『華麗なる招待 - The Long Christmas Dinner -』(Tree version)

『華麗なる招待 - The Long Christmas Dinner -』

原作:ソーントン・ワイルダー、誤意訳・演出:柴幸男/STスポット/指定席2500円/2010-07-31 19:30/★★★

出演:立蔵葉子、大石将弘、召田実子、坂口辰平、武谷公雄、青柳いづみ、後藤飛鳥、大重わたる、高橋ゆうこ、狩野和馬、黒川深雪、白川のぞみ

チケットは、季節外れのクリスマスディナーの招待状。そして案内されたのは、白いクロースに覆われた巨大なテーブルを囲む席。目の前には食器とワイングラス。一瞬あっけにとられたが、ぼくもまた今宵このクリスマスディナーに招待された賓客の一人なのだということに気がついた。与えられた役割は、乾杯の音頭に合わせて、何度か空のワイングラスを隣の人と重ねるだけだけど、自分がこの場に参加しているという感覚を与えてくれるのであった。

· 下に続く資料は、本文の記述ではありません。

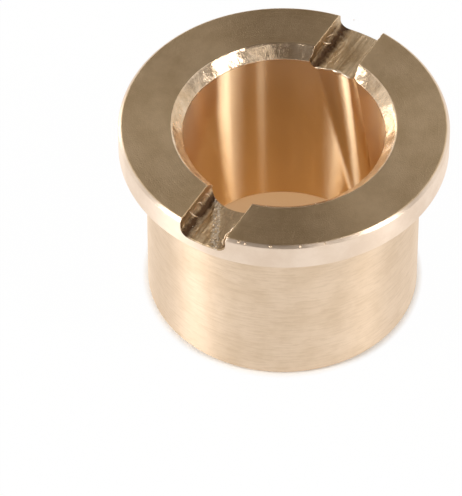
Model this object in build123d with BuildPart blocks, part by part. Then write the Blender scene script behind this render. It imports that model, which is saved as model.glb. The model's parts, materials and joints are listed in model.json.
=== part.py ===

ベヤード家というアメリカ東部で工場を営む家族の何十年にもわたるクリスマスディナーパーティーを連続してみせてゆく。ある家族と家の歴史が、クリスマスディナーパーティーの中に凝縮して表現されている。

誕生そして死。それぞれの表現がすばらしい。ある決まった出入り口から看護婦に抱かれた赤ん坊の姿で入場するのが誕生であり、隣の出入り口から退場するのが死を意味しているのだ。

おいしいディナーのあとみたいに満ち足りた気分になれる芝居だった。

ジャナビーブを演じた青柳いづみさんが特によかった。涙をぽろぽろ流していたが、あの涙があのシーンでなくてはならないとは思わない。だからこそ、逆に妙なリアルさを感じて、ぞくっとしたのだ。